◆ WHAT THE EXERCISE ASKS: Please restate, exactly as written, the lines running from the beginning of the material through the line that has "COIL_Z1 = COIL_Z0" in it.
__________________________________________________
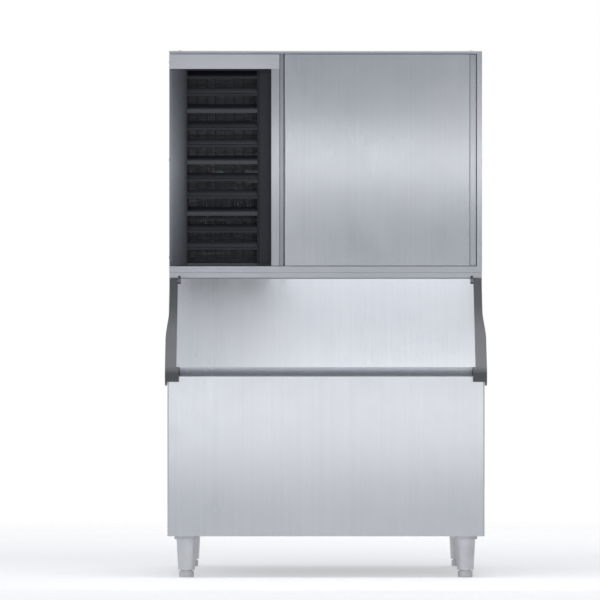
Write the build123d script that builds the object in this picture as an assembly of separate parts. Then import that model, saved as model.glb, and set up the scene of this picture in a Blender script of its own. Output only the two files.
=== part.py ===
from build123d import *
import math
import os

os.makedirs("parts", exist_ok=True)

# ---------------------------------------------------------------- driving sizes (mm)
W2 = 381.0            # half width of head and bin
BIN_Y0 = -432.0       # front of the bin
BACK_Y = 432.0        # common back plane
HEAD_Y0 = -190.0      # front of the head
LEG_H = 100.0         # top of the legs, bottom of the cabinet
FRONT_TOP = 484.0     # top lip of the lower front
BIN_TOP = 731.0       # top of the bin
HEAD_Z0 = 735.0       # underside of the head
HEAD_Z1 = 1275.0      # top of the machine
SHEET = 1.2           # stainless sheet
PROUD = 12.0          # how far the hand grips and the pipe fittings stand out of the body
WALL = 4.0            # liner wall

HY, HZ = -200.0, 712.5          # hinge axis of the bin door
DOOR_OUT = 4.0                  # outer face above the hinge axis, along the door's normal
DOOR_IN = -24.0                 # inner face
SEAL = -26.0                    # liner flange plane
S0, S1 = -6.0, 310.0            # door's top and bottom edges, along the slope
SLOPE = math.atan2(220.0, 242.0)
DY, DZ = -math.cos(SLOPE), -math.sin(SLOPE)      # down the slope
NY, NZ = -math.sin(SLOPE), math.cos(SLOPE)       # out of the door

PIN_R = 3.0
PIN_CLEAR = 0.05

CEL_X0, CEL_X1 = -60.0, 340.0   # evaporator width
CEL_Z0, CEL_Z1 = 890.0, 1180.0  # evaporator height
CEL_Y0, CEL_Y1 = 60.0, 82.0     # depth of the cells
CELLS_X, CELLS_Z = 14, 10
COIL_ROWS, COIL_Z0, COIL_PITCH = 8, 905.0, 36.8
COIL_Z1 = COIL_Z0 + (COIL_ROWS - 1) * COIL_PITCH

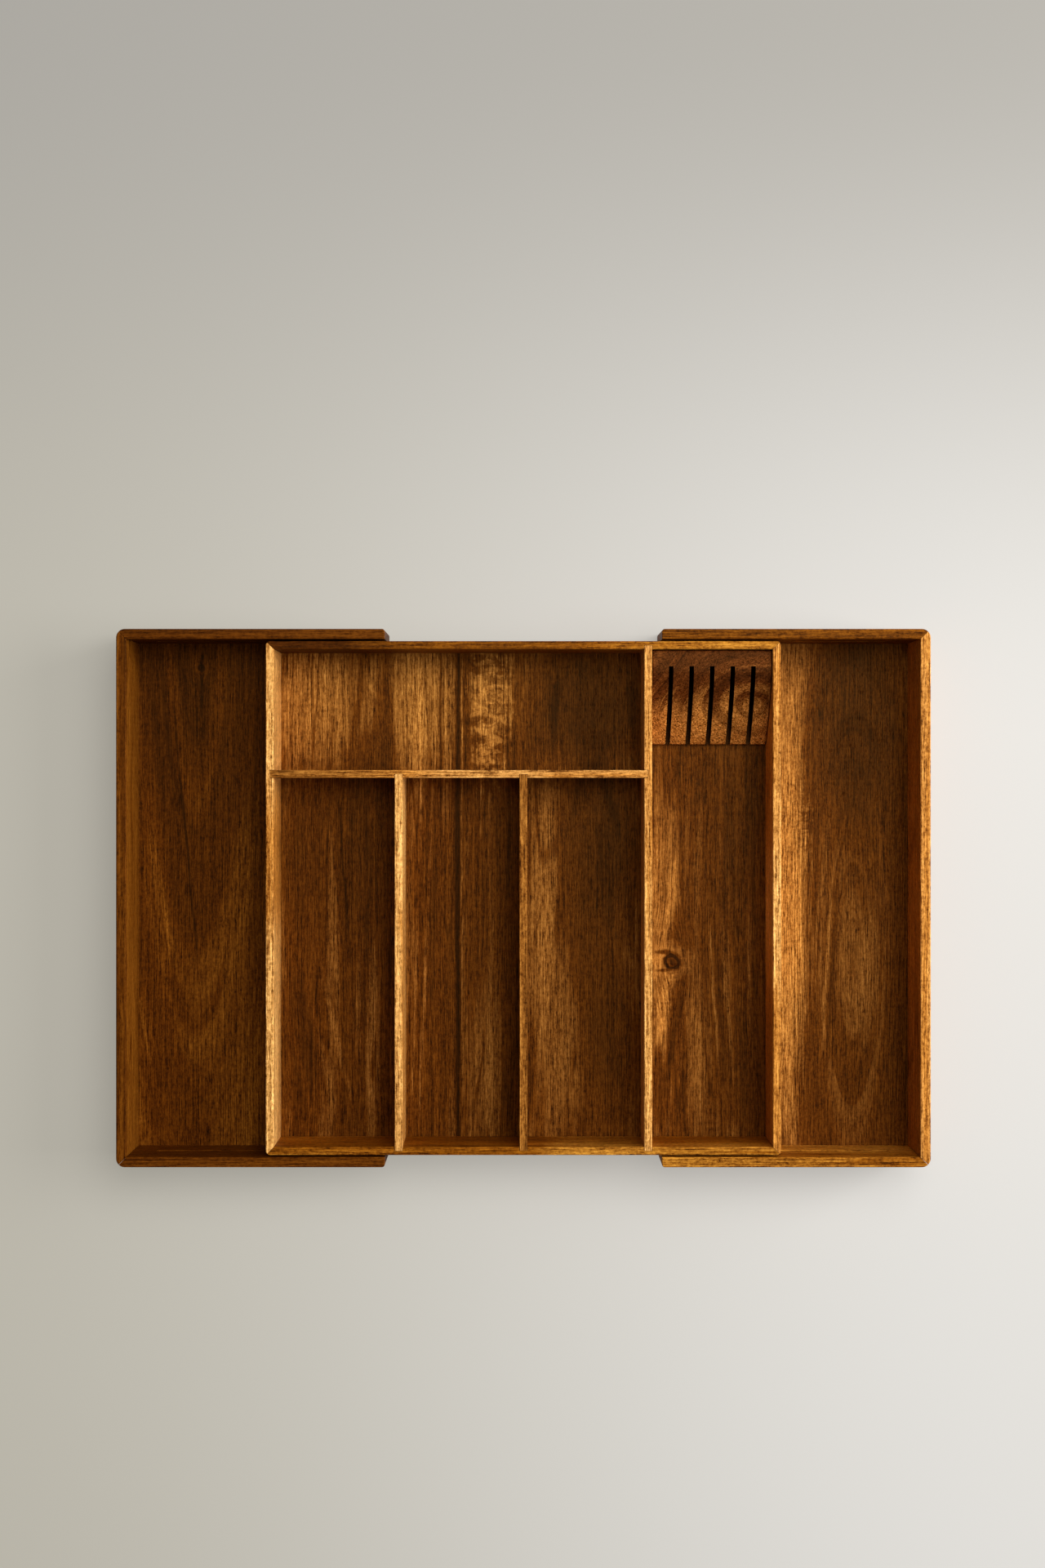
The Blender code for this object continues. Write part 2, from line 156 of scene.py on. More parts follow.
def make_grain_run():
    """How the grain runs: slow sway of the fibres, and the distance from the tree's heart.

    Place is the distance along the grain, across the board's face and up out of the face.
    """
    net, entry, result = start_effect(
        "grain_run",
        {"Place": Vector((0, 0, 0)), "Heart Across": 0.0, "Heart Depth": 0.05, "Drift": 0.0,
         "Tilt": 0.0, "Sway": 0.003, "Seed": 0.0},
        {"Run": "Vector", "Ring": "Float"})
    along, across, depth = net.split(entry["Place"])
    slow = net.noise(net.stretch(entry["Place"], (5, 9, 9), entry["Seed"]))
    quick = net.noise(net.stretch(entry["Place"], (26, 16, 16), entry["Seed"]))
    waves = net.calc("ADD", net.calc("MULTIPLY_ADD", slow, 2, -1),
                     net.calc("MULTIPLY_ADD", quick, 0.5, -0.25))
    swayed = net.calc("MULTIPLY_ADD", waves, entry["Sway"], across)
    heart_across = net.calc("MULTIPLY_ADD", entry["Drift"], along, entry["Heart Across"])
    heart_depth = net.calc("MULTIPLY_ADD", entry["Tilt"], along, entry["Heart Depth"])
    aside = net.calc("SUBTRACT", swayed, heart_across)
    above = net.calc("ADD", depth, heart_depth)
    ring = net.calc("SQRT", net.calc("ADD", net.calc("MULTIPLY", aside, aside),
                                     net.calc("MULTIPLY", above, above)))
    wire(net, result, Run=net.join(along, swayed, depth), Ring=ring)


def make_growth_zones():
    """Broad light and dark growth zones, and the thin dark lines between some of them."""
    net, entry, result = start_effect(
        "growth_zones",
        {"Run": Vector((0, 0, 0)), "Ring": 0.0, "Spacing": 0.006, "Seed": 0.0},
        {"Tone": "Float", "Lines": "Float"})
    along = net.split(entry["Run"])[0]
    phase = net.calc("DIVIDE", entry["Ring"], entry["Spacing"])
    place = net.join(phase, along, 0)
    zones = net.noise(net.stretch(place, (0.5, 1.4, 1), entry["Seed"]), detail=4, roughness=0.62)
    tone = net.remap(zones, 0.30, 0.70)
    field = net.noise(net.stretch(place, (0.9, 4, 1), net.calc("ADD", entry["Seed"], 9)), detail=2)
    off_line = net.calc("ABSOLUTE", net.calc("SUBTRACT", field, 0.5))
    sharp = net.remap(off_line, 0.0, 0.035, 1, 0)
    patch = net.remap(net.noise(net.stretch(place, (0.7, 9, 1), net.calc("ADD", entry["Seed"], 4))),
                      0.35, 0.65)
    wire(net, result, Tone=tone, Lines=net.calc("MULTIPLY", sharp, patch))


def make_fibres():
    """Fine streaks and short fibres along the grain, mottling, and pores as short dark dashes."""
    net, entry, result = start_effect(
        "fibres_and_pores",
        {"Run": Vector((0, 0, 0)), "Openness": 0.65, "Seed": 0.0},
        {"Streaks": "Float", "Fibres": "Float", "Mottling": "Float", "Pores": "Float"})
    long = net.noise(net.stretch(entry["Run"], (9, 900, 900), entry["Seed"]), detail=2,
                     roughness=0.6)
    streaks = net.remap(long, 0.32, 0.68, smooth=False)
    fine = net.noise(net.stretch(entry["Run"], (80, 1200, 1200), entry["Seed"]), detail=3,
                     roughness=0.75)
    fibres = net.remap(fine, 0.34, 0.66, smooth=False)
    mottling = net.noise(net.stretch(entry["Run"], (360, 420, 420), entry["Seed"]), detail=2,
                         roughness=0.8)
    packed = net.stretch(entry["Run"], (260, 1500, 1500), entry["Seed"])
    cells = net.add("ShaderNodeTexVoronoi", {"Vector": packed, "Scale": 1})
    width = net.calc("MULTIPLY", net.split(cells.outputs["Color"])[0], 0.46)
    dashes = net.remap(net.calc("SUBTRACT", cells.outputs["Distance"], width), -0.05, 0.05, 1, 0)
    rows = net.noise(net.stretch(entry["Run"], (14, 160, 160), entry["Seed"]))
    open_rows = net.remap(net.calc("ADD", rows, entry["Openness"]), 0.88, 1.12)
    wire(net, result, Streaks=streaks, Fibres=fibres, Mottling=mottling,
         Pores=net.calc("MULTIPLY", dashes, open_rows))


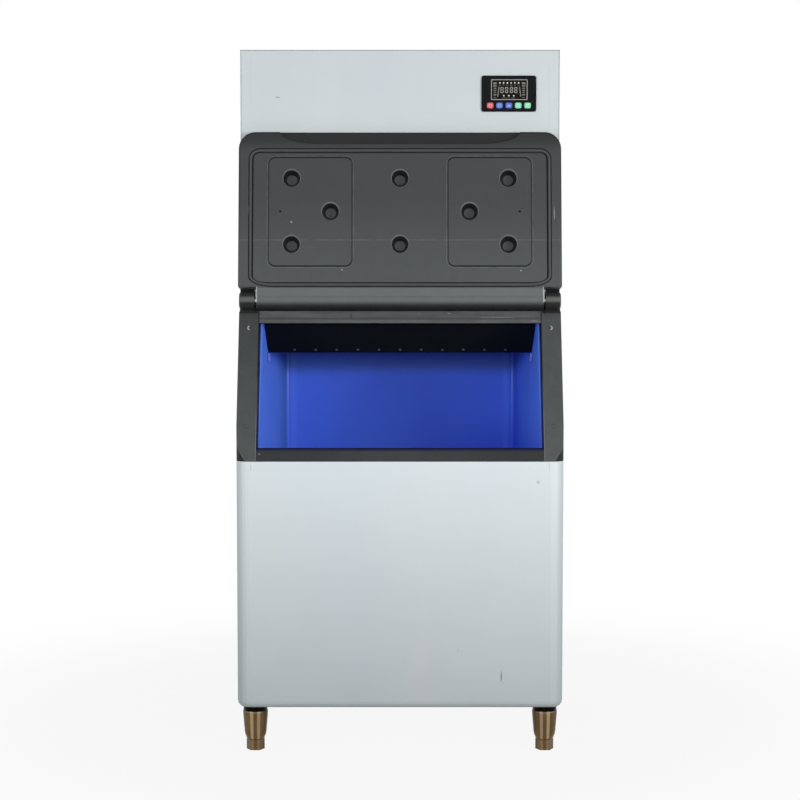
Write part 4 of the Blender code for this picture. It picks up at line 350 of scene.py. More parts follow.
def closed_foam(name):
    """Poured yellow foam with its cells."""
    f = Finish(name)
    cell = f.cells(420.0)
    cloud = f.noise(16.0, 4.0)
    tone = f.mix((0.62, 0.52, 0.30), (0.80, 0.72, 0.48), cloud)
    return f.surface(tone, 0.9, 0.0, f.bump(cell, 0.5, 0.001))


def tube_copper(name):
    """Drawn copper with darker stains."""
    f = Finish(name)
    stain = f.noise(40.0, 4.0)
    tone = f.mix((0.62, 0.27, 0.14), (0.40, 0.20, 0.12), stain.rise(0.45, 0.75))
    return f.surface(tone, 0.25 + stain * 0.2, 1.0, f.bump(stain, 0.1, 0.0005))


def fin_pack(name):
    """Aluminium fins on edge, close together."""
    f = Finish(name)
    x = f.axes()[0]
    fins = f.node("ShaderNodeMath", {"operation": "SINE"}, {0: x * 3140.0})
    dust = f.noise(30.0, 4.0)
    tone = f.tinted((0.60, 0.62, 0.64), 0.72 + fins * 0.18 + dust * 0.10)
    return f.surface(tone, 0.42 + dust * 0.1, 0.9, f.bump(fins, 0.5, 0.0008))


def circuit_board(name):
    """Green lacquered board with its tracks."""
    f = Finish(name)
    weave = f.noise(900.0, 2.0)
    track = f.cells(160.0, stretch=(1.0, 1.0, 2.2), feature="DISTANCE_TO_EDGE").rise(0.05, 0.02)
    tone = f.mix((0.014, 0.13, 0.045), (0.03, 0.24, 0.08), track)
    return f.surface(tone, 0.35, 0.0, f.bump(weave, 0.08, 0.0003))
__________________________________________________
◆ EXERCISE ANSWER:
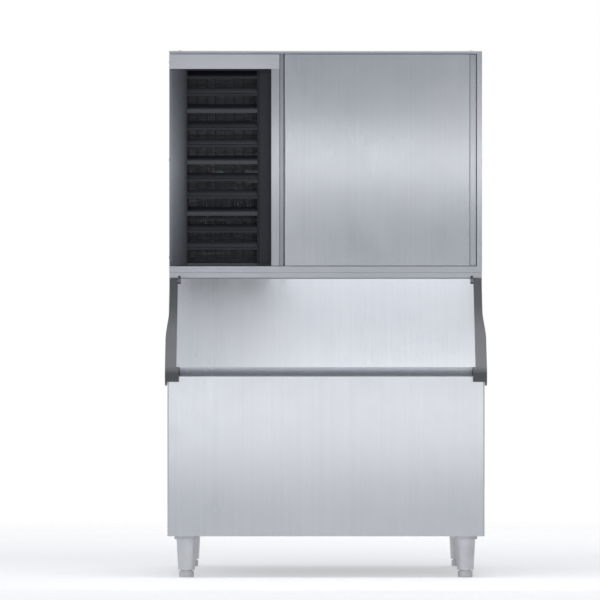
Write the build123d script that builds the object in this picture as an assembly of separate parts. Then import that model, saved as model.glb, and set up the scene of this picture in a Blender script of its own. Output only the two files.
=== part.py ===
from build123d import *
import math
import os

os.makedirs("parts", exist_ok=True)

# ---------------------------------------------------------------- driving sizes (mm)
W2 = 381.0            # half width of head and bin
BIN_Y0 = -432.0       # front of the bin
BACK_Y = 432.0        # common back plane
HEAD_Y0 = -190.0      # front of the head
LEG_H = 100.0         # top of the legs, bottom of the cabinet
FRONT_TOP = 484.0     # top lip of the lower front
BIN_TOP = 731.0       # top of the bin
HEAD_Z0 = 735.0       # underside of the head
HEAD_Z1 = 1275.0      # top of the machine
SHEET = 1.2           # stainless sheet
PROUD = 12.0          # how far the hand grips and the pipe fittings stand out of the body
WALL = 4.0            # liner wall

HY, HZ = -200.0, 712.5          # hinge axis of the bin door
DOOR_OUT = 4.0                  # outer face above the hinge axis, along the door's normal
DOOR_IN = -24.0                 # inner face
SEAL = -26.0                    # liner flange plane
S0, S1 = -6.0, 310.0            # door's top and bottom edges, along the slope
SLOPE = math.atan2(220.0, 242.0)
DY, DZ = -math.cos(SLOPE), -math.sin(SLOPE)      # down the slope
NY, NZ = -math.sin(SLOPE), math.cos(SLOPE)       # out of the door

PIN_R = 3.0
PIN_CLEAR = 0.05

CEL_X0, CEL_X1 = -60.0, 340.0   # evaporator width
CEL_Z0, CEL_Z1 = 890.0, 1180.0  # evaporator height
CEL_Y0, CEL_Y1 = 60.0, 82.0     # depth of the cells
CELLS_X, CELLS_Z = 14, 10
COIL_ROWS, COIL_Z0, COIL_PITCH = 8, 905.0, 36.8
COIL_Z1 = COIL_Z0 + (COIL_ROWS - 1) * COIL_PITCH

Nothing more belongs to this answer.